3. After considering the rival submissions and perusing the relevant material on record, it is noticed that the disallowance has been made and sustained for non-deduction of tax at source on the management fee, which is presently disputed. The ld. CIT(A) deleted the addition by observing that the assessee deducted and paid tax on time. However, we find from the copy of account of the payee, that there is no deduction of tax at source. The ld. AR stated that the assessee was liable to pay the management fee net of tax and the tax liability was to be borne by it. Section 195A provides that where income is payable net of tax, then, for the purpose of deduction of tax, such amount of payment would be increased by the amount of tax. In other words, the net amount is required to be grossed up for the purpose of deduction of tax at source. If we accept the assessee's contention that the sum of Rs. 13,46,200/- was net of tax, in that case, the amount of tax to be borne by the assessee should have been added to this amount for the purposes of deduction of tax at source. However, we find that the assessee made deduction of tax at source @ 10% of the net amount paid. That apart, it appears that the assessee did not furnish any details about deduction of tax at source from this management fee and its resultant payment. This issue was taken up before the ld. CIT(A) for the first time. In our considered opinion, the ends of justice would meet adequately if the impugned order on this score is set aside and the matter is restored to the file of the AO. We order accordingly and direct him to decide this issue afresh as per law, after allowing reasonable opportunity of being heard to the assessee.
4. The second ground is against the deletion of addition of Rs. 16,12,058/- made by the AO out of expenses incurred under the head 'Fees and subscription.' The AO observed that the assessee's claim in this year at Rs. 17,97,785/- was much in excess vis-a-vis similar claim made for the preceding year at Rs. 1,26,283/-. The AO noticed that the assessee purchased some software against which subscription/fee was paid. As software is a capital asset, the AO held that such amount was not liable to be allowed as revenue expenditure. Since the total claim of Rs. 17.97 lac included a sum of Rs. 1,85,727/- pertaining to the earlier year which was already added back by the assessee in computation of total income, the AO made addition for the remaining sum of Rs. 16,12,058/-. The ld. CIT(A) deleted this addition by observing that the AO erred in considering the nature of expenditure which was not towards the purchase of software, but the amount spent on registration fee, basic training of employees, subscription fee towards website redesign, development and AMC, annual fee of corporate card, domain registration and renewal, etc. The Revenue is aggrieved against this deletion of addition.
5. After considering the rival submissions and perusing the relevant material on record, it is noticed that when the ld.

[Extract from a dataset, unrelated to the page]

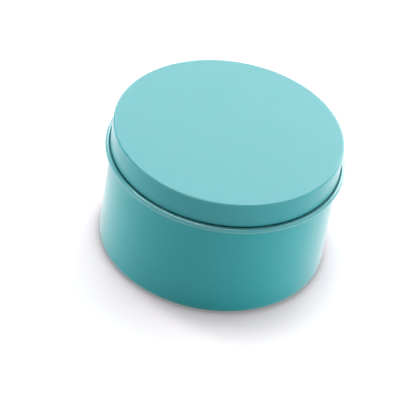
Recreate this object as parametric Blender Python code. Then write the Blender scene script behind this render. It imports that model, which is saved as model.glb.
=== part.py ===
"""Round slip-lid tin, drawn from sheet steel in two pieces.

The body is one drawn shell. Its base panel is raised inside a flat standing ring, its wall is
rolled out into a round bead, and behind the bead the sheet dips into a groove and rises again as
the neck, whose mouth is curled inwards. The lid is a shallow drawn cap whose lower edge is hemmed
inwards. It slips over the neck until its top meets the curled mouth, and its lower edge then
stands over the groove.

Both pieces are revolved from a profile of their outer face, made of tangent arcs and straight
runs. The inner face follows at the thickness of the sheet. Metres, +Z up, origin under the
middle of the standing ring.
"""
import math

import bmesh
import bpy

# Driving dimensions of the closed tin
TOTAL_HEIGHT = 0.0470
BODY_DIAMETER = 0.0761
SHEET_THICKNESS = 0.0003

# Base of the body
CORNER_HOLLOW_RADIUS = 0.00145
RING_WIDTH = 0.0012
BASE_RECESS = 0.0008
BASE_STEP_ANGLE = math.radians(60)

# Round bead just below the lid's lower edge, and how far its back goes over towards the groove
BEAD_PROJECTION = 0.0021
BEAD_HOLLOW_RADIUS = 0.00057
BEAD_DROP = 0.00095
BEAD_BACK_ANGLE = math.radians(145)
BEAD_FILLET_RADIUS = 0.00035

# Neck and mouth, inside the lid
NECK_STEP = 0.00085
MOUTH_HOLLOW_RADIUS = 0.0004
MOUTH_CURL_ANGLE = math.radians(260)
MOUTH_GAP = 0.0003

# Lid
LID_DEPTH = 0.0090
LID_EDGE_HOLLOW_RADIUS = 0.0003
HEM_HOLLOW_RADIUS = 0.0002
HEM_LEG = 0.0008
LID_SIDE_GAP = 0.0003

# Facets
FACETS_AROUND = 72
STEP_FACETS = 3
CORNER_FACETS = 5
FILLET_FACETS = 2
BEAD_FACETS = 8
GROOVE_FACETS = 5
MOUTH_FACETS = 7
LID_EDGE_FACETS = 4
HEM_FACETS = 5
MERGE_DISTANCE = 0.000001
SHARP_ANGLE = math.radians(40)

# Quarter and half turns, for the starts and sweeps of the arcs
QUARTER = math.pi / 2
HALF = math.pi

# Radii of the outer face of each bend, from the hollow inside it
corner_radius = CORNER_HOLLOW_RADIUS + SHEET_THICKNESS
bead_radius = BEAD_HOLLOW_RADIUS + SHEET_THICKNESS
mouth_radius = MOUTH_HOLLOW_RADIUS + SHEET_THICKNESS
lid_edge_radius = LID_EDGE_HOLLOW_RADIUS + SHEET_THICKNESS
hem_radius = HEM_HOLLOW_RADIUS + SHEET_THICKNESS

# Radii of the body, from its axis
wall_radius = BODY_DIAMETER / 2
bead_outer_radius = wall_radius + BEAD_PROJECTION
neck_radius = wall_radius - NECK_STEP

# The lid's skirt stands outside the neck by its side gap and the width of its hem
lid_radius = neck_radius + LID_SIDE_GAP + 2 * hem_radius

# Heights, down from the top of the closed lid
lid_low_height = TOTAL_HEIGHT - LID_DEPTH
bead_middle = lid_low_height - BEAD_DROP
mouth_height = TOTAL_HEIGHT - SHEET_THICKNESS - MOUTH_GAP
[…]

CIT(A) sent evidence furnished by the assessee in support of deletion of disallowance to the AO for submission of a remand report, the AO remained silent on this issue. Even from the assessment order, it can be seen that the AO proceeded to make disallowance by observing, "it appears that the assessee purchased some software against which the subscription/fee was paid." Without examining the actual detail of such expenses, the AO went on to make addition. Despite the fact that the details of such expenses, which do not relate to software purchase as was made out by the AO, were sent to him for remand report, he considered it expedient not to offer any comment. In such circumstances, we do not find any reason to deviate from the finding recorded by the ld. CIT(A) that such expenses were not for software purchase but revenue in the nature towards fees and subscription. This ground is not allowed.
6. The last ground of the Revenue's appeal is against the deletion of addition of Rs. 1,25,86,495/- made by the AO on account of Communication and Travelling expenses. The AO observed from the documents filed by the assessee that Communication expenses and Travelling & conveyance expenses claimed by the assessee as deduction for the current year were much higher than those claimed in the preceding year. He, therefore, disallowed the entire sum of Rs. 1.25 crore. The ld. CIT(A) overturned the assessment order on this point and ordered for the deletion of addition by considering the details furnished by the assessee and also the remand report.
7. After considering the rival submissions and perusing the relevant material on record, we find that the AO was not justified in disallowing the entire expenditure of Rs. 1.25 crore merely on the ground that this expenditure was excessive in comparison with the preceding year. He observed that the assessee did not file any details of such expenses, but it can be seen from pages 5-6 of the impugned order that the assessee did furnish the necessary details of such expenses on various dates. In view of the foregoing discussion, we are of the considered opinion that the view taken by the ld. CIT(A) on this issue does not require any interference. The same is, therefore, upheld.
8. The ld. AR did not press the Cross Objection filed by the assessee.
9. In the result, the appeal of the Revenue is partly allowed for statistical purposes and the CO of the assessee is dismissed.
The order pronounced in the open court on 16.06.2014.